_SET EXERCISE_:
From the listing below, return each line that includes "this".

_DATA SEGMENT_:
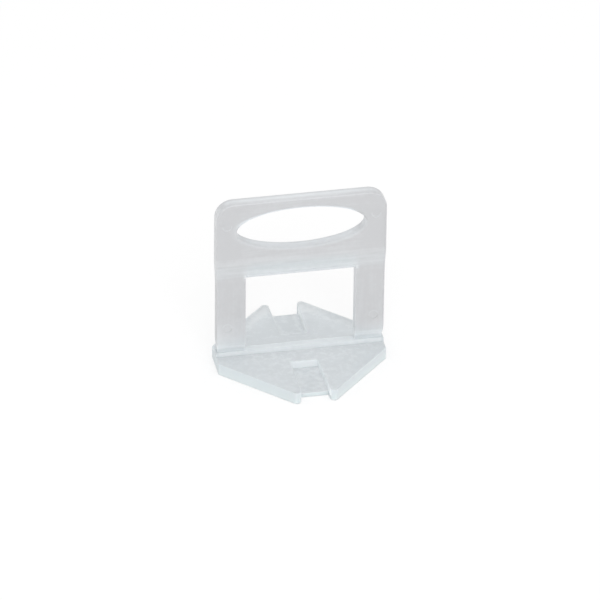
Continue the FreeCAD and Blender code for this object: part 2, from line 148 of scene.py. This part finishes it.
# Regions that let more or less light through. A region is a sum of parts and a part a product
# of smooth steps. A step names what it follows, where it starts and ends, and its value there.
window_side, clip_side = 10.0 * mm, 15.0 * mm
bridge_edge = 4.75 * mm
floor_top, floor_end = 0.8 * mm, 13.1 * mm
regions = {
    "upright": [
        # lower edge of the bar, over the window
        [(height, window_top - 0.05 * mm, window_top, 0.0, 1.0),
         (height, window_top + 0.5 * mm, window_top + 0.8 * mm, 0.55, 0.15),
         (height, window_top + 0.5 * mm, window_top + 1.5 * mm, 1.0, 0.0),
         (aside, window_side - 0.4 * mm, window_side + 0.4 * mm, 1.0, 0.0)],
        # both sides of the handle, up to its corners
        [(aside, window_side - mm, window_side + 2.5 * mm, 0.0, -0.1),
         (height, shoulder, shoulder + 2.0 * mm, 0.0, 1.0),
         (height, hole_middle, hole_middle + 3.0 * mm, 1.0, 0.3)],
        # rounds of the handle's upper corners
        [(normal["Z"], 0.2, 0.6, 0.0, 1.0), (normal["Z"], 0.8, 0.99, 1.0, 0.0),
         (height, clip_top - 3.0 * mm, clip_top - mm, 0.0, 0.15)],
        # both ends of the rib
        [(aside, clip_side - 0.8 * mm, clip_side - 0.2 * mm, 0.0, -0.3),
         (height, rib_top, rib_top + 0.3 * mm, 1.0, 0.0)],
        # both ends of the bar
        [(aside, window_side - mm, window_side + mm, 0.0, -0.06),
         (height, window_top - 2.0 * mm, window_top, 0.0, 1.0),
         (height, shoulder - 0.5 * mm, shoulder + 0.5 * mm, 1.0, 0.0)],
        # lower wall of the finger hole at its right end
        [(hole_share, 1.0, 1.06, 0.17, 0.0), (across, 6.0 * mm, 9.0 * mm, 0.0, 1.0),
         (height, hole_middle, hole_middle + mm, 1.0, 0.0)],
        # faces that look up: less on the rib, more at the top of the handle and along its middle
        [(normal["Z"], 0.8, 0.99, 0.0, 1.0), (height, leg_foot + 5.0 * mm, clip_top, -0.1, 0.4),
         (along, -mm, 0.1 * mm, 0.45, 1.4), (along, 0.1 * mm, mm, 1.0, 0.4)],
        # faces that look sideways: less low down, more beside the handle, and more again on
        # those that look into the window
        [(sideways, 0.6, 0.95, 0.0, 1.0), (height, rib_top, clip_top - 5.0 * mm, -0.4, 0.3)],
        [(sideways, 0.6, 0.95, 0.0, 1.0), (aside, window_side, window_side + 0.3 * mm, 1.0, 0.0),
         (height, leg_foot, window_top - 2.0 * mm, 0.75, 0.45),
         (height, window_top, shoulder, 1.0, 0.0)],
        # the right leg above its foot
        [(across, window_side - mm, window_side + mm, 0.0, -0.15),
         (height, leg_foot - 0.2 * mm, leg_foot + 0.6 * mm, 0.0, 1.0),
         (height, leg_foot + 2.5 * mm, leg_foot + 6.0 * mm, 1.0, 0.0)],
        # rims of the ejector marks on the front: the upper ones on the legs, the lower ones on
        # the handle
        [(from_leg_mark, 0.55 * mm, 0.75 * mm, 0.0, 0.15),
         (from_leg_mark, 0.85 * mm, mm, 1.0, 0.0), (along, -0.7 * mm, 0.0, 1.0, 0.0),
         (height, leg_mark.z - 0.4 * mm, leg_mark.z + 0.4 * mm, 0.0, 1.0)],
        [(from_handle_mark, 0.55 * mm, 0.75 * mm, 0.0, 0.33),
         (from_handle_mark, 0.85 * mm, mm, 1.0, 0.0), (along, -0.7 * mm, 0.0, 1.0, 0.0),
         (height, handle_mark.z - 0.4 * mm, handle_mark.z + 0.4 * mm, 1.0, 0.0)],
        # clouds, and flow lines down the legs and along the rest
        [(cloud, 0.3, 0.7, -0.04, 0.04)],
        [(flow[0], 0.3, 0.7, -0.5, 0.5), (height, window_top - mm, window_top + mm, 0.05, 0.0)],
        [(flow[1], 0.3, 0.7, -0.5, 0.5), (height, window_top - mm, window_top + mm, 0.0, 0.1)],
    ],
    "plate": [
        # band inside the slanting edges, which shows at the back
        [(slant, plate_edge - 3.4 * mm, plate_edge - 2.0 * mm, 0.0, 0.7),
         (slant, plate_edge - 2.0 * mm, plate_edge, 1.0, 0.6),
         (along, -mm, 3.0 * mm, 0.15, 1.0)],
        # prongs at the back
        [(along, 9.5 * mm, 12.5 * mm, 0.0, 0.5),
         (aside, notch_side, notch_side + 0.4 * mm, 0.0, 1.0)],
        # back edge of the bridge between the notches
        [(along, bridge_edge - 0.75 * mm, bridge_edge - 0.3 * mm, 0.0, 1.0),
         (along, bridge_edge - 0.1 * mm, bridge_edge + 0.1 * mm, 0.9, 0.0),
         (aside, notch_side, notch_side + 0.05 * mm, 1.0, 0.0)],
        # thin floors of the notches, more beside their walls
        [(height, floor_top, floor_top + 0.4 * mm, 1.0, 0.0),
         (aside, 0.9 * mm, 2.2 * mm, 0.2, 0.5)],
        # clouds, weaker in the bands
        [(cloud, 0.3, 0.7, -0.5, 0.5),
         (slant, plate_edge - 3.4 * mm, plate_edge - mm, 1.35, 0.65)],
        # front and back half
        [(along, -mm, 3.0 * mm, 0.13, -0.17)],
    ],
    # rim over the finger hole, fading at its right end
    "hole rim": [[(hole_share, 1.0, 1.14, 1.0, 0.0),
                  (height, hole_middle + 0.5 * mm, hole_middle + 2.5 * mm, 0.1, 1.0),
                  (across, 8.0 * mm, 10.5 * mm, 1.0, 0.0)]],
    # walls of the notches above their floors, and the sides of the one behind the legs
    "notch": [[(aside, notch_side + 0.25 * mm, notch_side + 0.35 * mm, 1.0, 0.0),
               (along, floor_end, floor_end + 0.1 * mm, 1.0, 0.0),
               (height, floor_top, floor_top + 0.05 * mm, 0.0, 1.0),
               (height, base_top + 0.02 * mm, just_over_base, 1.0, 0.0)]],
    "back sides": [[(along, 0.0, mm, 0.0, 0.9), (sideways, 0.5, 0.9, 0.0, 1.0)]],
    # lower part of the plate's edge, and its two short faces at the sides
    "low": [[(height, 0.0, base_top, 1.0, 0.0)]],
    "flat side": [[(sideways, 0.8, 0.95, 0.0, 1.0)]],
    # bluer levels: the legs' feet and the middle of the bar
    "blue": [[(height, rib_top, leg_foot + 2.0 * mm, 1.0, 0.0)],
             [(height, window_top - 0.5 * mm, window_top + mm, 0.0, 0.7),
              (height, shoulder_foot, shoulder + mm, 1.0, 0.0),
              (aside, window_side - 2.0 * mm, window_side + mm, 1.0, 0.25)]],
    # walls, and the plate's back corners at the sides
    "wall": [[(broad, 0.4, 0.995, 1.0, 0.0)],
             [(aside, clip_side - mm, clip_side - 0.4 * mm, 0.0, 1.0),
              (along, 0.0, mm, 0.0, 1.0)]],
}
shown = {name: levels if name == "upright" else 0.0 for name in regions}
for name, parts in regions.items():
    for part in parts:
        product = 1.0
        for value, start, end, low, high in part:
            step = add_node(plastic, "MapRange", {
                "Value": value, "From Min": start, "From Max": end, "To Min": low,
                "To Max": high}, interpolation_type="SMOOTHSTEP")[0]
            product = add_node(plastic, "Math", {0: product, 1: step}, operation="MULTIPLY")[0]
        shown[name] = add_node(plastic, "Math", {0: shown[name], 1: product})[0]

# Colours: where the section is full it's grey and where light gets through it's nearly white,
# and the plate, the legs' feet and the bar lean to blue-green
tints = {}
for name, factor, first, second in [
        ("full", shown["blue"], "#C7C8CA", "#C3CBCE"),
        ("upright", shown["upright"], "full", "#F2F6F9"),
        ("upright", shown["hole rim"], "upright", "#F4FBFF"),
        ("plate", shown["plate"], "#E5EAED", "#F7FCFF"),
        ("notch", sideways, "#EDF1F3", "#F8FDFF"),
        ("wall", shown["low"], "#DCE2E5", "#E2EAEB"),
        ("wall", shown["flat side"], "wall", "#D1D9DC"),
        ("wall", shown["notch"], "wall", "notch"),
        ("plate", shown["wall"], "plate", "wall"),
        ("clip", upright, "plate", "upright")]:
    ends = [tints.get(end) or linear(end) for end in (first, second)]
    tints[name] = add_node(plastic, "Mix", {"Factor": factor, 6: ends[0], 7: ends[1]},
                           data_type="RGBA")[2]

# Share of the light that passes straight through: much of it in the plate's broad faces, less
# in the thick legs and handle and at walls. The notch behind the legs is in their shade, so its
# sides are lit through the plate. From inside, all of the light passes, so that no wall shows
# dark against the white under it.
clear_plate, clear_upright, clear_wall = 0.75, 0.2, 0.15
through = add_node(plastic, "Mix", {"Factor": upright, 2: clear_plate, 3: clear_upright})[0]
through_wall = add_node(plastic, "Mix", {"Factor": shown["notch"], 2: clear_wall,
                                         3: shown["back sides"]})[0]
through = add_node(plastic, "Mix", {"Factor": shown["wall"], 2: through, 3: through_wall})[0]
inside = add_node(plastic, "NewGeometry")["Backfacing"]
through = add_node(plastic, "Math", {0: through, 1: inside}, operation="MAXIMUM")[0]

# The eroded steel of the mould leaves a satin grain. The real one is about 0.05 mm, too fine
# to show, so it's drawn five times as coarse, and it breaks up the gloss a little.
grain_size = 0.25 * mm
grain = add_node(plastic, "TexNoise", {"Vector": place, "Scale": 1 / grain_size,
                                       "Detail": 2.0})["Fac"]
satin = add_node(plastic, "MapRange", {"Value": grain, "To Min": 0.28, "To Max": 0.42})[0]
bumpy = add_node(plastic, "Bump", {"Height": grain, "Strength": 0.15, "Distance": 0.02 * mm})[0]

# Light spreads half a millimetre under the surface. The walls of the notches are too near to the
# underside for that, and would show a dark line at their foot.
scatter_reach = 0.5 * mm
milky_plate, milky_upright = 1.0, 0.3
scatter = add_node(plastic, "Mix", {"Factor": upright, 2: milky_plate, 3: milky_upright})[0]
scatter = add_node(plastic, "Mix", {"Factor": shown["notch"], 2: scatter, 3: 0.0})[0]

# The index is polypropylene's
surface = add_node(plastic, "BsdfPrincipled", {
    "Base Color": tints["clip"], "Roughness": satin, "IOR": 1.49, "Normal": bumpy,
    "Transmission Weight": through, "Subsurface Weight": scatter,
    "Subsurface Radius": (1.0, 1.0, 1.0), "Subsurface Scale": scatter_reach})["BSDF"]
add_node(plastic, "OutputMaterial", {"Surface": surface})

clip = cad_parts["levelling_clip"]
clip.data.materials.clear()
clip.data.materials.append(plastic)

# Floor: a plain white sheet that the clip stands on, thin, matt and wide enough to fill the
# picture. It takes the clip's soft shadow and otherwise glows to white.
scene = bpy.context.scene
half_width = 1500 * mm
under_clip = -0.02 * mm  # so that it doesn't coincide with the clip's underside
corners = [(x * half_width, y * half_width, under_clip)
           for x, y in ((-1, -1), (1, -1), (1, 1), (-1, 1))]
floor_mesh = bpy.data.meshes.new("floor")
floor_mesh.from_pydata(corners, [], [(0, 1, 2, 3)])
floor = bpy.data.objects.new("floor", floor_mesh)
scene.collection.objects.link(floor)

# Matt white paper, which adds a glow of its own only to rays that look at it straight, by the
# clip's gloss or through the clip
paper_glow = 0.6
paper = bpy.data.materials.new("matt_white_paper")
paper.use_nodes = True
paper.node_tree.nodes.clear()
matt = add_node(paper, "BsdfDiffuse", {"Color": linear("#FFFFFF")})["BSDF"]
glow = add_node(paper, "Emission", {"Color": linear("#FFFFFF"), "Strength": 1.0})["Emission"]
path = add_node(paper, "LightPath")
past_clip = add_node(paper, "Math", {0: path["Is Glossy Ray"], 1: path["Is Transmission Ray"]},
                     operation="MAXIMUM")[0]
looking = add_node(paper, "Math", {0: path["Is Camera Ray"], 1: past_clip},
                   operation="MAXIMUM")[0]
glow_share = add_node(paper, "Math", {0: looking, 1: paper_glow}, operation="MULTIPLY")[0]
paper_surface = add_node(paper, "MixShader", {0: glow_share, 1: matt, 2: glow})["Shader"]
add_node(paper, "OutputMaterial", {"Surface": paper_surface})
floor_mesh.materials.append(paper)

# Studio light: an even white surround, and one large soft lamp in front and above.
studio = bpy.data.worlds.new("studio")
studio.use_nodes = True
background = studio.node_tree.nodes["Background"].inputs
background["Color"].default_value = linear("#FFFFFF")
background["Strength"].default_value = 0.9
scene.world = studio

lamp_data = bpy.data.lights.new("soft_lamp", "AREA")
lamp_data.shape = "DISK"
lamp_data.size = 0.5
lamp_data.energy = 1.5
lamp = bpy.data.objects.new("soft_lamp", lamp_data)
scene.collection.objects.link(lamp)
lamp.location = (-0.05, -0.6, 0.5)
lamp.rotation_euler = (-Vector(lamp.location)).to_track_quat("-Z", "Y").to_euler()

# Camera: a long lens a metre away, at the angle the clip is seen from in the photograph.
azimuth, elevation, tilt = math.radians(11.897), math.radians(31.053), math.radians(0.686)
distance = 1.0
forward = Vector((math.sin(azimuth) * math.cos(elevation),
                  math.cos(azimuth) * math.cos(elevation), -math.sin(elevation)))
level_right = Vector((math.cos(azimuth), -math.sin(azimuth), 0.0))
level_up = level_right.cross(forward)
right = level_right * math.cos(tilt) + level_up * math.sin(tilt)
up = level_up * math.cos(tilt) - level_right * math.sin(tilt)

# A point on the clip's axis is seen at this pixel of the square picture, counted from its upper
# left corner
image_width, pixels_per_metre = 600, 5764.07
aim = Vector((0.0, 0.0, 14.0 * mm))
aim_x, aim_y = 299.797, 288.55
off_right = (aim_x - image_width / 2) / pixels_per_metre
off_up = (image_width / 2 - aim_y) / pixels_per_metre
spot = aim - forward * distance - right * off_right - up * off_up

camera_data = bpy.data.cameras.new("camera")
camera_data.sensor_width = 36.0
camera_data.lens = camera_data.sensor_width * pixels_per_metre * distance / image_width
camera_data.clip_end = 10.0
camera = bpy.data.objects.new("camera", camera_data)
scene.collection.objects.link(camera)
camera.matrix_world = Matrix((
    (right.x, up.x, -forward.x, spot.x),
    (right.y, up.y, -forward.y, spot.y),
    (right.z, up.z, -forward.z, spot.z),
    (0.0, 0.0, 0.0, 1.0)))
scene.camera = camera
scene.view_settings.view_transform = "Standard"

_ANSWER_:
Continue the FreeCAD and Blender code for this object: part 2, from line 148 of scene.py. This part finishes it.
# A point on the clip's axis is seen at this pixel of the square picture, counted from its upper